Les énergies renouvelables peuvent-elles aider ?
Si les conditions ensoleillées sont synonymes de chaleur, elles peuvent aussi se traduire par une augmentation de la production d'électricité.
En juin 2025, la production mensuelle d'électricité solaire dans l'UE a été la plus élevée jamais enregistrée, représentant plus de 40 % de la production aux Pays-Bas et 35 % en Grèce.
L'énergie solaire a permis au réseau électrique d'être bien approvisionné pendant les heures de la journée. C'est à midi, lorsque la demande de climatisation est la plus forte, que l'énergie solaire est la plus abondante, ce qui permet de soulager le réseau et d'éviter les coupures d'électricité.

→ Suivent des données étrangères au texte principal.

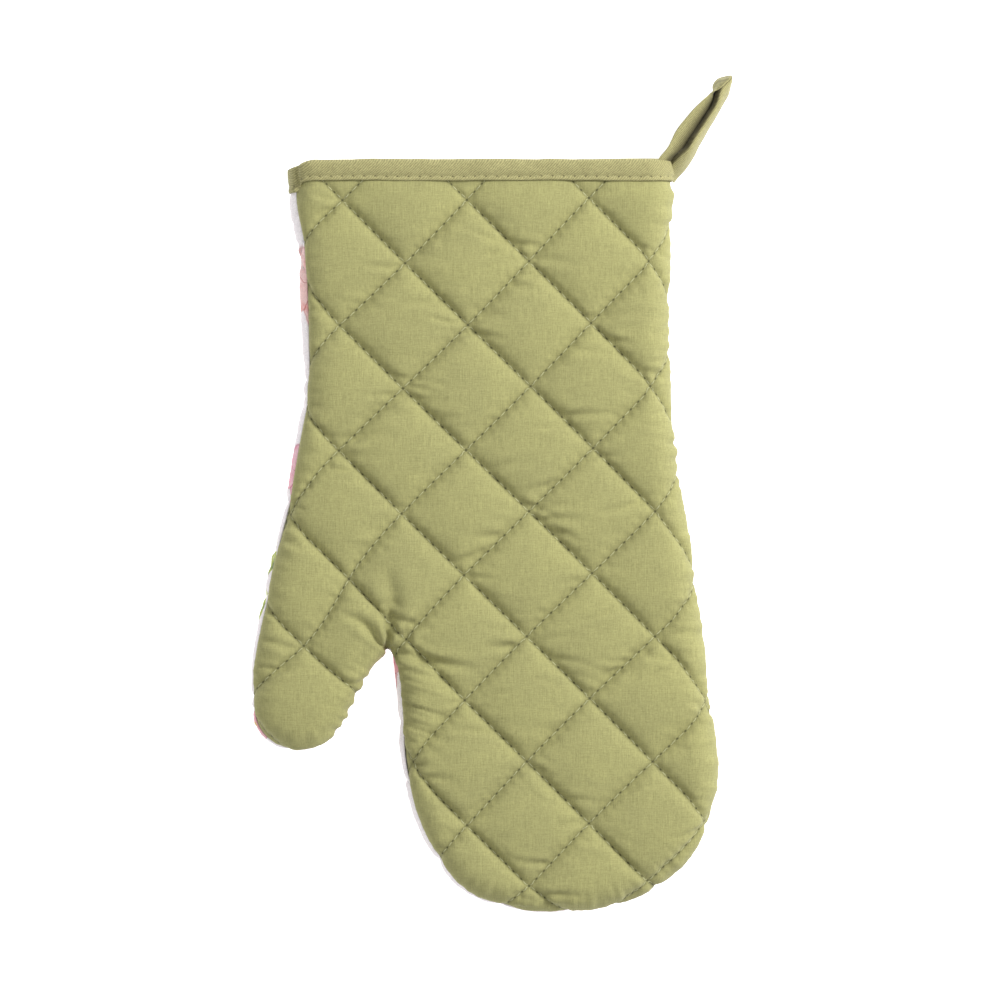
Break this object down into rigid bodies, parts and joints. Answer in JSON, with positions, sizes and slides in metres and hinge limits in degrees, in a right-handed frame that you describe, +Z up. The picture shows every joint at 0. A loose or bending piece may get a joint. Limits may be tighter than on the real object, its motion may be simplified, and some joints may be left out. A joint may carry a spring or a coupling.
{
  "type": "oven mitt",
  "caption": "Quilted oven mitt with a thumb, lying flat on its back: padded palm and printed back panels, a bound mouth and a hanging loop at the cuff corner.",
  "frame": {"origin": "under the middle of the whole mitt with its loop, on the surface it lies on", "axes": "+Y from the fingertips to the mouth and the loop, +Z up out of the palm panel, -X on the thumb's side"},
  "size_m": [0.2063, 0.3598, 0.026],
  "materials": {
    "green_cotton": "matte plain-weave cotton",
    "printed_cotton": "matte cotton with a flower print",
    "wadding": "fluffy polyester wadding",
    "lining_cotton": "matte undyed cotton",
    "binding_tape": "matte twill strip",
    "green_thread": "spun polyester sewing thread",
    "white_thread": "spun polyester sewing thread"
  },
  "bodies": {
    "mitt": {"palm_outer": "green_cotton", "palm_wadding": "wadding", "palm_lining": "lining_cotton", "palm_quilting_thread": "green_thread", "palm_bobbin_thread": "green_thread", "back_outer": "printed_cotton", "back_wadding": "wadding", "back_lining": "lining_cotton", "back_quilting_thread": "white_thread", "back_bobbin_thread": "white_thread", "side_seam_thread": "green_thread", "cuff_binding": "binding_tape", "binding_thread": "green_thread", "loop_tails": "binding_tape"},
    "loop": {"hanging_loop": "binding_tape"}
  },
  "joints": [
    {"name": "loop_fold", "type": "hinge", "parent": "mitt", "child": "loop", "pos_m": [0.07365, 0.1452, 0.01749], "axis": [0.5794, 0, -0.8151], "range_deg": [-24, 24]}
  ]
}
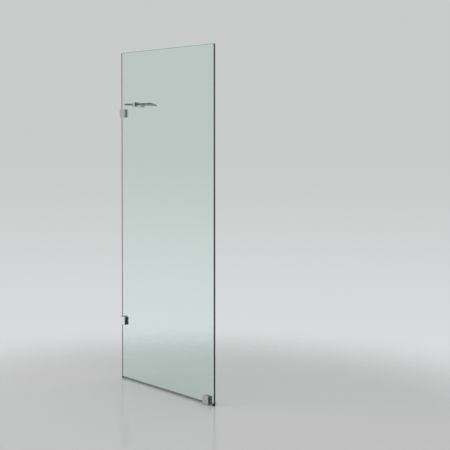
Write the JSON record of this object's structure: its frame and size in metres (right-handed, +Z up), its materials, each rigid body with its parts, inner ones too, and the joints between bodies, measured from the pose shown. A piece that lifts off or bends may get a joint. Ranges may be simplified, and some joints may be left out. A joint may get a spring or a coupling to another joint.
{
  "type": "shower screen",
  "caption": "Frameless fixed glass shower screen, held by square chrome clamps on wall and floor, with a triangular glass corner shelf.",
  "frame": {"origin": "on the floor, midway between the two screw holes of the floor clamp", "axes": "+X along the pane from the wall to the free edge, +Y into the shower, +Z up"},
  "size_m": [0.904, 0.2733, 2],
  "materials": {
    "clear_glass": "clear toughened glass, slightly green, polished edges",
    "polished_chrome": "polished chrome",
    "grey_rubber": "matte dark grey rubber",
    "black_rubber": "matte black rubber",
    "grey_sealant": "satin dark grey silicone",
    "white_nylon": "plain nylon",
    "stainless_steel": "turned stainless steel"
  },
  "bodies": {
    "root": {"corner_shelf": "clear_glass", "floor_bush": "white_nylon", "floor_clamp_screw": "stainless_steel", "floor_front_gasket": "grey_rubber", "floor_front_plate": "polished_chrome", "floor_rear_bracket": "polished_chrome", "floor_rear_gasket": "grey_rubber", "free_end_setting_block": "black_rubber", "glass_pane": "clear_glass", "joint_seal": "grey_sealant", "low_bush": "white_nylon", "low_clamp_screw": "stainless_steel", "low_front_gasket": "grey_rubber", "low_front_plate": "polished_chrome", "low_rear_bracket": "polished_chrome", "low_rear_gasket": "grey_rubber", "pane_clip_body": "polished_chrome", "pane_clip_bush": "white_nylon", "pane_clip_cap": "polished_chrome", "pane_clip_grub_screw": "stainless_steel", "pane_clip_inner_washer": "grey_rubber", "pane_clip_lower_pad": "grey_rubber", "pane_clip_outer_washer": "grey_rubber", "pane_clip_screw": "stainless_steel", "pane_clip_upper_pad": "grey_rubber", "top_bush": "white_nylon", "top_clamp_screw": "stainless_steel", "top_front_gasket": "grey_rubber", "top_front_plate": "polished_chrome", "top_rear_bracket": "polished_chrome", "top_rear_gasket": "grey_rubber", "wall_clip_body": "polished_chrome", "wall_clip_grub_screw": "stainless_steel", "wall_clip_lower_pad": "grey_rubber", "wall_clip_upper_pad": "grey_rubber", "wall_end_setting_block": "black_rubber"}
  },
  "joints": []
}
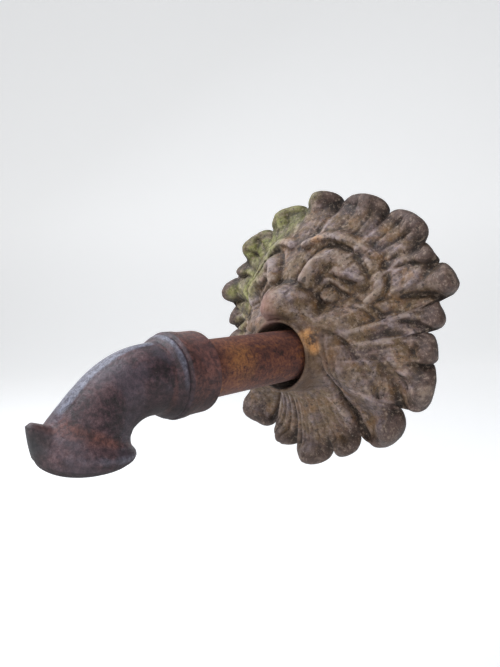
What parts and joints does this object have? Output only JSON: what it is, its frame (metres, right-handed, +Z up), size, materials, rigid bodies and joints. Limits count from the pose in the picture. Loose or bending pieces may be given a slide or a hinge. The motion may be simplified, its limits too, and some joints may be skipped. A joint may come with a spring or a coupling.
{
  "type": "wall fountain spout",
  "caption": "Cast iron grotesque wall mask with leafy mane and beard, an iron water pipe through its round mouth and a turned-down beaded spout with a pail hook.",
  "frame": {"origin": "on the axis of the round mouth, in the plane of the wall that the mask's flat back ring lies on", "axes": "+Z is up, the mask looks along -Y, and +Y points into the wall"},
  "size_m": [0.3532, 0.4171, 0.352],
  "materials": {
    "mask_iron": "weathered brown rust with green algae on the crown side",
    "pipe_iron": "even red-brown rust",
    "spout_iron": "dark purple-brown rust with a dull sheen"
  },
  "bodies": {
    "root": {"mask": "mask_iron", "pipe": "pipe_iron", "spout": "spout_iron"}
  },
  "joints": []
}
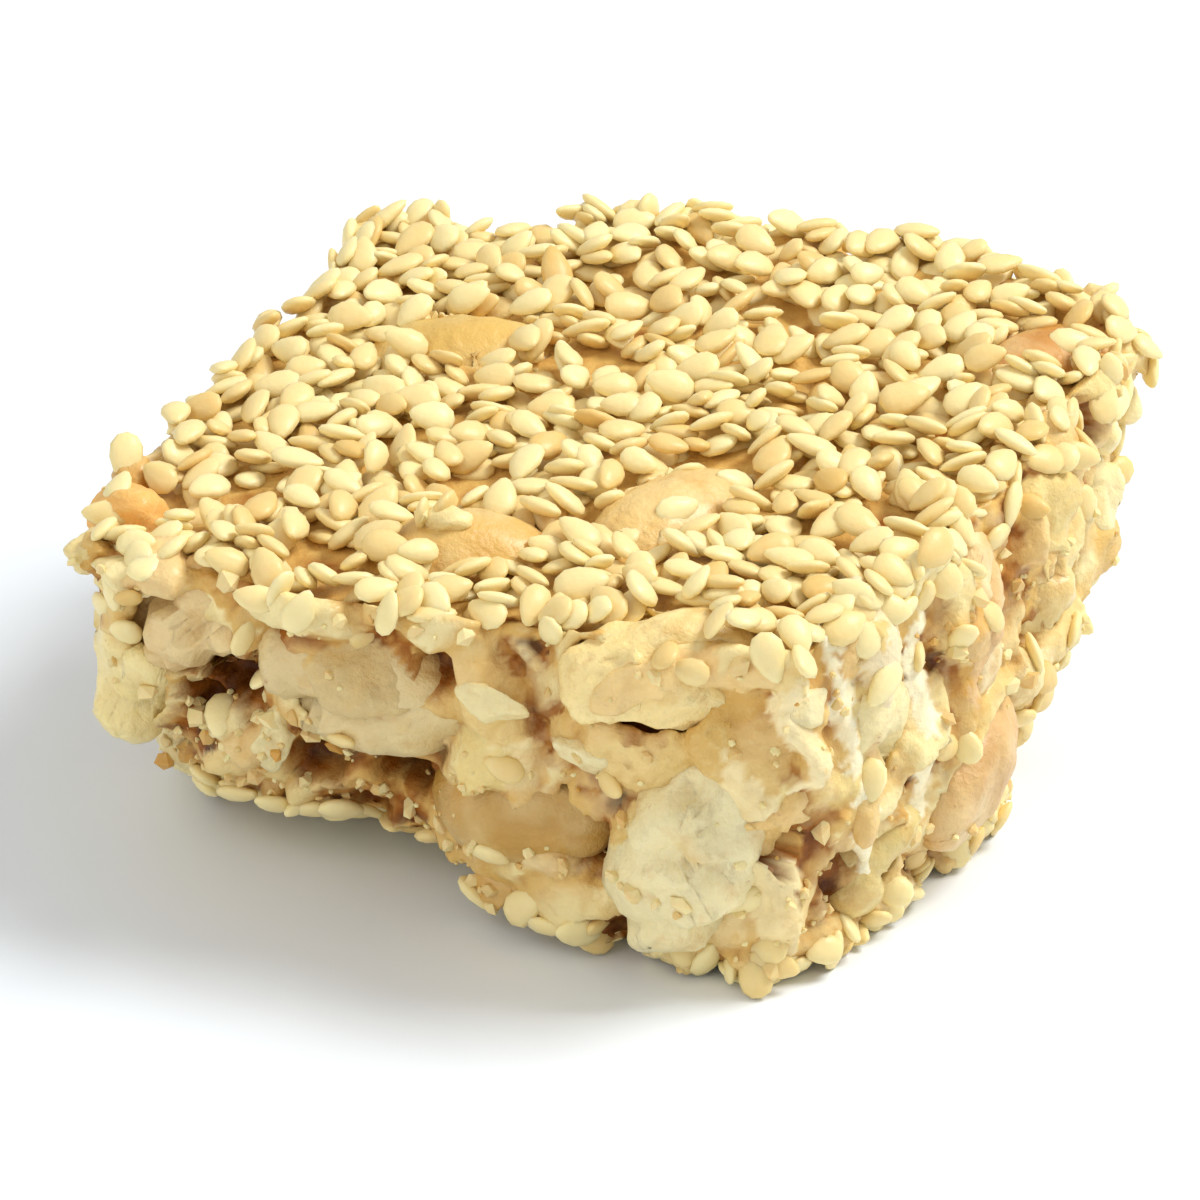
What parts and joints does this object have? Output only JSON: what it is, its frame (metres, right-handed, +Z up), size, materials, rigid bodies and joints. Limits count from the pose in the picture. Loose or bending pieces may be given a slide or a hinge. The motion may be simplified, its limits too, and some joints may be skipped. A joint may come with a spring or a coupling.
{
  "type": "sesame and peanut brittle slab",
  "caption": "Hand-cut square of sesame and peanut brittle: roasted peanut halves set in pale syrup between two crusts of sesame seed.",
  "frame": {"origin": "on the surface the slab lies on, under the middle of its box", "axes": "+Z up, from the lower sesame crust to the upper one; +X along the front cut, to the right; +Y to the back"},
  "size_m": [0.0534, 0.0534, 0.0264],
  "materials": {
    "sesame": "pale roasted sesame seed crust with a thin syrup glaze",
    "syrup": "set amber syrup, glossy where it shows between the seeds",
    "peanut": "roasted peanut, satin"
  },
  "bodies": {
    "root": {"peanut_back_1": "peanut", "peanut_back_2": "peanut", "peanut_back_3": "peanut", "peanut_back_4": "peanut", "peanut_back_5": "peanut", "peanut_core": "syrup", "peanut_front_1": "peanut", "peanut_front_2": "peanut", "peanut_front_3": "peanut", "peanut_front_4": "peanut", "peanut_front_5": "peanut", "peanut_front_6": "peanut", "peanut_front_7": "peanut", "peanut_left_1": "peanut", "peanut_left_2": "peanut", "peanut_left_3": "peanut", "peanut_left_4": "peanut", "peanut_left_5": "peanut", "peanut_right_1": "peanut", "peanut_right_2": "peanut", "peanut_right_3": "peanut", "peanut_right_4": "peanut", "peanut_right_5": "peanut", "peanut_right_6": "peanut", "peanut_top_1": "peanut", "peanut_top_2": "peanut", "peanut_top_3": "peanut", "peanut_top_4": "peanut", "sesame_bottom": "sesame", "sesame_top": "sesame"}
  },
  "joints": []
}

"Les centrales thermiques ont connu des pannes, en raison des problèmes de refroidissement dans les installations nucléaires, tandis que la forte performance solaire a permis de stabiliser les réseaux tendus", explique Pawel Czyzak.
"Investir dans des réseaux flexibles et alimentés par les énergies renouvelables aidera le système électrique à résister et à maintenir les coûts à un niveau bas."
Ailleurs, les vagues de chaleur du mois de juillet ont fait chuter la production d'énergie éolienne. Lors d'une vague de chaleur sans précédent, la Finlande a vu sa production d'énergie éolienne s'effondrer, avec une production parmi les plus faibles jamais enregistrées. Le pays s'est tourné vers l'hydroélectricité, mais celle-ci n'a pas suffi à combler le déficit de production.
Au Royaume-Uni, les éoliennes ont failli s'arrêter cette semaine en raison de la vague de chaleur qui a ramené le calme. Mercredi, l'énergie éolienne ne représentait que 5 % du bouquet énergétique, tandis que le gaz en représentait plus d'un tiers, selon les données de l'opérateur national du système énergétique.
Ces extrêmes soulignent le rôle croissant de l'énergie solaire dans la résistance aux vagues de chaleur, mais ils montrent également que les énergies renouvelables seules ne sont pas une solution miracle si elles ne sont pas soutenues par des systèmes de stockage et des réseaux plus intelligents.